I’m calm, and I’m content with what I have available. Sure, a shower would be cool, but I’m fine.

Now, we do have lots of chocolate onboard and I text with my mum every day, so I guess I’m not exactly a saint yet… but I’m still amazed that we indeed need so little to be happy.
The sailor lifestyle is hereby recommended. Even just as an awakening.

Today we had no wind. Tried to parasail, but it was hopeless. Motorsailing at the moment, with “charging” as the excuse. Waiting for the night winds.

So, back to my night shift thoughts.
What’s up, Orion? Greetings, Cassiopeia!
I’ve made some new friends and they seem to have some great secrets within.
Waiting for the moonrise.
Magic is present.

Gazel Rebel

French Du plaisir d’avoir la pièce de rechange

Il n’a échappé à aucun des participants de l’Atlantic Odyssey que la sargasse, ça agace, s’agglutine dans nos quille safran embase moteur et hydrogenerateur. Quand on en est là, le sillage du bateau ressemble à un jacuzzi modèle tropical et la vitesse chute de 1 à 2 noeuds.

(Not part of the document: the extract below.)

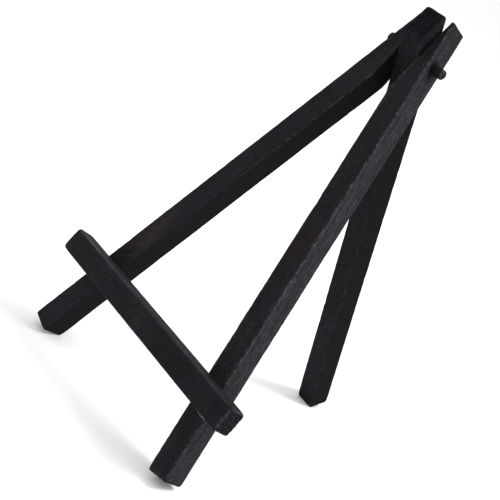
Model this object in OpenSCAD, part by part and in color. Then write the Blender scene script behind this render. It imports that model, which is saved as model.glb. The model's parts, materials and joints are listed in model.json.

Après la gaffe, l’aviron d’annexe permet le nettoyage du safran, malheureusement le connecteur de l’hydrogénerateur a morflé dans la bataille. Mais une fois de plus la réduction des stocks et le flux tendu ne sont pas la norme sur Gazel Rebel. Pierre qui en avait déjà pété un cet hiver en avait commandé deux à tout hasard. D’où le dicton : sur Gazel Rebel, quand tu pètes un truc, commandes en donc deux à l’avance et tu feras marcher l’industrie française (qui pourrait quand même fabriquer des connecteurs plus solides!).

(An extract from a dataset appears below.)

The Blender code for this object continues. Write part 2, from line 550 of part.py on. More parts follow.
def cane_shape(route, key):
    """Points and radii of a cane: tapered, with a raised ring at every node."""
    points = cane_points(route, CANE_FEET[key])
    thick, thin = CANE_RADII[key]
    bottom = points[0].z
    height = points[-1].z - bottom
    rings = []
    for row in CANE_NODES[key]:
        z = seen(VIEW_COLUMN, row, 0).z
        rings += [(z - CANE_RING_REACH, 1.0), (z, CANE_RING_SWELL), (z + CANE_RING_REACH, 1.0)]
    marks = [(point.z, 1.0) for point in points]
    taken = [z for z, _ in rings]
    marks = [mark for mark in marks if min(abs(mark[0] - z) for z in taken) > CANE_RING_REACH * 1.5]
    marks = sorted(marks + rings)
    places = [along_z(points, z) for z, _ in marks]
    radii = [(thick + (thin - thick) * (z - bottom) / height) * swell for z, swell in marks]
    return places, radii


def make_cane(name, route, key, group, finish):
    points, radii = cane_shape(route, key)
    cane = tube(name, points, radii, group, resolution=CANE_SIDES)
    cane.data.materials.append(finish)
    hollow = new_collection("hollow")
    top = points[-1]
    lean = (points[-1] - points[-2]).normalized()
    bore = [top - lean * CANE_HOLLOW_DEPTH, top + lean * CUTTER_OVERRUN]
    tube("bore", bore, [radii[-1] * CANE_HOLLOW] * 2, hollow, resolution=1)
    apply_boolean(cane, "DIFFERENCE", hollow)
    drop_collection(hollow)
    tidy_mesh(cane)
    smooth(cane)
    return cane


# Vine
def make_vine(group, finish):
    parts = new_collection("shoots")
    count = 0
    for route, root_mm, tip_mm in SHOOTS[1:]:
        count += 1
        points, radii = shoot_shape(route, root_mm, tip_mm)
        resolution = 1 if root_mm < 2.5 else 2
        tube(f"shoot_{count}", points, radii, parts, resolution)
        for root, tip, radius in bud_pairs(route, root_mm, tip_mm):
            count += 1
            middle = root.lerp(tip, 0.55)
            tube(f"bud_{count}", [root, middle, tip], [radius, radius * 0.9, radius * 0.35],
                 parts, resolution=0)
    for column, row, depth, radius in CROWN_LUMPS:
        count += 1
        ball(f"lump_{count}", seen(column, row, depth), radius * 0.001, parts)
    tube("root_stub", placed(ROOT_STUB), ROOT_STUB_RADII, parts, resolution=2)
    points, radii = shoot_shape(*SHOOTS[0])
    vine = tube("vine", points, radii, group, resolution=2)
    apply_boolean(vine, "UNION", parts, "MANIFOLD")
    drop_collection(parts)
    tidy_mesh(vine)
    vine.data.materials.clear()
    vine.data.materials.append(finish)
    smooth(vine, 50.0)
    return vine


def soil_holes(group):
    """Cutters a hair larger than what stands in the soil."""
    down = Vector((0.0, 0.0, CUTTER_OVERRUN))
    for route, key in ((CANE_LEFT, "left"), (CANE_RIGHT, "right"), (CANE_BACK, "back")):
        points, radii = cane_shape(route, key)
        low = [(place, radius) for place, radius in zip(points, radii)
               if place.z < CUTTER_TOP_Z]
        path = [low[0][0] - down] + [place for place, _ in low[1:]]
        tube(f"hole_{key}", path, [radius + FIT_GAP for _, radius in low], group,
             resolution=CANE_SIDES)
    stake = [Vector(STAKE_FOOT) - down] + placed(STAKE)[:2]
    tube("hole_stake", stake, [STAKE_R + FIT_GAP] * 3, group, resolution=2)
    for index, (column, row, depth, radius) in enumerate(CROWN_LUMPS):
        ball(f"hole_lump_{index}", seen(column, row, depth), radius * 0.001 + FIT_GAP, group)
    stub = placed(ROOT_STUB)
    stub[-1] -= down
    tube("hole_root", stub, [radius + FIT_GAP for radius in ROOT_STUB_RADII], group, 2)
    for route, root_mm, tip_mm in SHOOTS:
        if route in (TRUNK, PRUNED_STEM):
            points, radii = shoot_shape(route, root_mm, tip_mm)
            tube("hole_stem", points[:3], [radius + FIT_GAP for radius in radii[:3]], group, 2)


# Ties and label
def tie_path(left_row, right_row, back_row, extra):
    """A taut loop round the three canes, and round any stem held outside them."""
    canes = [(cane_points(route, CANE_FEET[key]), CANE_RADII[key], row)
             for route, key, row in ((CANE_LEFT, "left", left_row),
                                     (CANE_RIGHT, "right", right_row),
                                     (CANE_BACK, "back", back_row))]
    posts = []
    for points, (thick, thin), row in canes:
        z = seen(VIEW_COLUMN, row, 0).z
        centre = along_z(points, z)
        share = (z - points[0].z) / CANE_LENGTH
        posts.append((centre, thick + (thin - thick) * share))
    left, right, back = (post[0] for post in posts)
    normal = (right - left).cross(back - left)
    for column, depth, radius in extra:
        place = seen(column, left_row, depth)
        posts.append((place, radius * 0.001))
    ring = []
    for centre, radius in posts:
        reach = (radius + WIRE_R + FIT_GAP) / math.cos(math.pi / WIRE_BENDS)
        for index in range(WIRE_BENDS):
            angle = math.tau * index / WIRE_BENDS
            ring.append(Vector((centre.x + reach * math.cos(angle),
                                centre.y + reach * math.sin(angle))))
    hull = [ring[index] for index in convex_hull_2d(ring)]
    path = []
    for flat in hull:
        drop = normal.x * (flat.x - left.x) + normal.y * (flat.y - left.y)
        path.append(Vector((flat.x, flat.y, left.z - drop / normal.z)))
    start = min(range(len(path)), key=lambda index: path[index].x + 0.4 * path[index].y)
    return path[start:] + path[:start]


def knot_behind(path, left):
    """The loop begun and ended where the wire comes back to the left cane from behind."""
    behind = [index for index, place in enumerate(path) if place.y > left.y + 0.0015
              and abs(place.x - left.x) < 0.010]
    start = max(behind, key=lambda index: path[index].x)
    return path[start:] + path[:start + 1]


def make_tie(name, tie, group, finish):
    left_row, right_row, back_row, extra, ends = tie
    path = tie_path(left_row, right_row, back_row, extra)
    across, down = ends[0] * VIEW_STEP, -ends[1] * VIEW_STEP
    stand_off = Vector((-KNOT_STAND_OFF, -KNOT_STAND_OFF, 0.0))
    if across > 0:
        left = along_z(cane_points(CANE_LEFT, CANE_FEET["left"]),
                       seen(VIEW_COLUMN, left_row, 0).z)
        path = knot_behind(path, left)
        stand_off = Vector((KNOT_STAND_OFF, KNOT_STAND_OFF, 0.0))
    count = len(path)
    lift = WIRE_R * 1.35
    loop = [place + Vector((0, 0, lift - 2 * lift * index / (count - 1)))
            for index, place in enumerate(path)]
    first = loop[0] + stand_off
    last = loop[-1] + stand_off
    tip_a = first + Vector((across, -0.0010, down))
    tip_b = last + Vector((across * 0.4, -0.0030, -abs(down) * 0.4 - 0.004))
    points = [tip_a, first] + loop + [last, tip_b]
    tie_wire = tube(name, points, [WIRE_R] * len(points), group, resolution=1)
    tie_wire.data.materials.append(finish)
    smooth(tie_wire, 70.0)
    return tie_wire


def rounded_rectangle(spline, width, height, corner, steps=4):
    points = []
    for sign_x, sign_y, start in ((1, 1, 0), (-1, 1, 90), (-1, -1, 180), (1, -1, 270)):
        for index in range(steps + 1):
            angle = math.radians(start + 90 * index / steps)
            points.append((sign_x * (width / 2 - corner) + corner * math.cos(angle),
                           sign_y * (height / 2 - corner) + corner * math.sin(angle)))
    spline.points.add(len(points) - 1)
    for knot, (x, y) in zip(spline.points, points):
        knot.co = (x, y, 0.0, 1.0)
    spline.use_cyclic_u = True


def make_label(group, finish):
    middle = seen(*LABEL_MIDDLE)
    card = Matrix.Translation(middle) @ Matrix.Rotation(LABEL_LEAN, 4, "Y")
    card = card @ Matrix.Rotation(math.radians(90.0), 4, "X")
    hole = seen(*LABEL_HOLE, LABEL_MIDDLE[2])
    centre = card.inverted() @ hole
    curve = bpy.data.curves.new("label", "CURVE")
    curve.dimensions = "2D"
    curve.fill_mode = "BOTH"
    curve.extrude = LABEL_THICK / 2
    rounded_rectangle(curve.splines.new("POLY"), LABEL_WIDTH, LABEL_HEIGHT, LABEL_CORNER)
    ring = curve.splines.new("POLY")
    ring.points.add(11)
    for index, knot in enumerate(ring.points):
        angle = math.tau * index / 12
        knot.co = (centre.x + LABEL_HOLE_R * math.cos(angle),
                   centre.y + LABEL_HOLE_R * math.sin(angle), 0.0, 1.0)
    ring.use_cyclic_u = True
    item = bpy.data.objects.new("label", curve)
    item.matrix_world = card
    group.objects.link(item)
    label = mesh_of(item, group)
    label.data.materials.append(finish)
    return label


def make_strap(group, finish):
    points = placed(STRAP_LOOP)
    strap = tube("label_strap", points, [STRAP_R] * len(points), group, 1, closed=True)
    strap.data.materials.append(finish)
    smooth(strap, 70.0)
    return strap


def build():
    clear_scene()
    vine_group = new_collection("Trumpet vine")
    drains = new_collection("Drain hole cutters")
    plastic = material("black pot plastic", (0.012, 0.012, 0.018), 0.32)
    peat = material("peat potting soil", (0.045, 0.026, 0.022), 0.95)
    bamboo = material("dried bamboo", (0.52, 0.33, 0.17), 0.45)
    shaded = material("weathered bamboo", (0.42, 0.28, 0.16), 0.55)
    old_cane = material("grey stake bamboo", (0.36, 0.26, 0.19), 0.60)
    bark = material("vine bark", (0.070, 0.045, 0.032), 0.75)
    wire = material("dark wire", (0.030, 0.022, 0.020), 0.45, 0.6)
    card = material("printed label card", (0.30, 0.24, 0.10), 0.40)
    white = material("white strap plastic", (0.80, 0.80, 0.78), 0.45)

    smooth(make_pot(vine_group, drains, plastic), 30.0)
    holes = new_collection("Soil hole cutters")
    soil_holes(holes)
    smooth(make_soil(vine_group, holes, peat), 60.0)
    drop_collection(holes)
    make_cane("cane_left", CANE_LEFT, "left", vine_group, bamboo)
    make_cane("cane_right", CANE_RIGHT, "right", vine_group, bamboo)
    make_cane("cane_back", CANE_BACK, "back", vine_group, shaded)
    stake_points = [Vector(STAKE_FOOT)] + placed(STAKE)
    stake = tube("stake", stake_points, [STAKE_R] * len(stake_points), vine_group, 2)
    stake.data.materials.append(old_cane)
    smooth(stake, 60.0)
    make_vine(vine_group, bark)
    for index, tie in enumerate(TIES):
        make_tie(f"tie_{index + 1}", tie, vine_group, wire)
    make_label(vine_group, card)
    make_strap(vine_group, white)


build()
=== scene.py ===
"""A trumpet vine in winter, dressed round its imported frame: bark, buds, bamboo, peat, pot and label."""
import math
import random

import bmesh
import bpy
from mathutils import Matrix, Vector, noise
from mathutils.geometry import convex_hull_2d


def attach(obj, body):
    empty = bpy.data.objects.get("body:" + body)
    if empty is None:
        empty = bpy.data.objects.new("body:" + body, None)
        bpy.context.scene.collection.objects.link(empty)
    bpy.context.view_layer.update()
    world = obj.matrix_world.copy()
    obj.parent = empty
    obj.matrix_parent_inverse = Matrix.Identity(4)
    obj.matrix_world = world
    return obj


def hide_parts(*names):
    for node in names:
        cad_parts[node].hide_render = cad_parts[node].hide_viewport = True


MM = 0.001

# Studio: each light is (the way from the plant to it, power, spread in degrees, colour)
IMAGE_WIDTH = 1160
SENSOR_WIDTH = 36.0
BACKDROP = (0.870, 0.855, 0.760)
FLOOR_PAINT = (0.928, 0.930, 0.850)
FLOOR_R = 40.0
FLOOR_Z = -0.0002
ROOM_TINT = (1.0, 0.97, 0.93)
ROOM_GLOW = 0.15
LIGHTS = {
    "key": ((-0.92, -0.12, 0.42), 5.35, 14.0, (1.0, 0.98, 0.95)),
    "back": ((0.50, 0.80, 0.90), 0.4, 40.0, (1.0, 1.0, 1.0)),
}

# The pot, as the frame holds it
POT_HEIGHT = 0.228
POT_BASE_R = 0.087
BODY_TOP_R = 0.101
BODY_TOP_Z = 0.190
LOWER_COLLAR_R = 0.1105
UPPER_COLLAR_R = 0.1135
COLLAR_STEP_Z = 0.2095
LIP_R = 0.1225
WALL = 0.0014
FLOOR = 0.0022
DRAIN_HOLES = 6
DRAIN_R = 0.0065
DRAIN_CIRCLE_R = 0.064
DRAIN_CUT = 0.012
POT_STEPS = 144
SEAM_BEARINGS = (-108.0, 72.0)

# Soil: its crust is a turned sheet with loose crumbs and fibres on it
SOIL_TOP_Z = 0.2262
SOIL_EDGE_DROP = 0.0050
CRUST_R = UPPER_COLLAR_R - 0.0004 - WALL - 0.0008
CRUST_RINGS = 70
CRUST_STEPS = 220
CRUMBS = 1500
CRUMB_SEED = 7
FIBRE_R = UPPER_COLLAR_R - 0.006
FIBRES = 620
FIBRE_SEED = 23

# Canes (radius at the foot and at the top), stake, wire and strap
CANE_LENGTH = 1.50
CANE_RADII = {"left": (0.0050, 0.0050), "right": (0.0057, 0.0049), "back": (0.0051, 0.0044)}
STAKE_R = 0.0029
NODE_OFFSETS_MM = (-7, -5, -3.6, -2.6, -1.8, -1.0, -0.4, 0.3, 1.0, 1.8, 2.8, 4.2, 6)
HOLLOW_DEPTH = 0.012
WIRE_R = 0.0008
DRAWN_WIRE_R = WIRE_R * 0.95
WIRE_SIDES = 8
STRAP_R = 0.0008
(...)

Pour le reste 240 miles en ligne droite sous spi à 8 noeuds c’est comme La Grande Motte – Porto Cervo (Sardaigne), deux villes de standing très contrasté…

Update from Papy Jovial 

One of the yachts sailing in the ARC contacted Atlantic Odyssey Rally Control to say that Papy Jovial were hit by lightning last night and all electronic equipment has failed.  They only have a handheld GPS and a VHF that works. However, they wanted to assure everyone that they are all alright onboard and expect to arrive in Martinque on December 9th.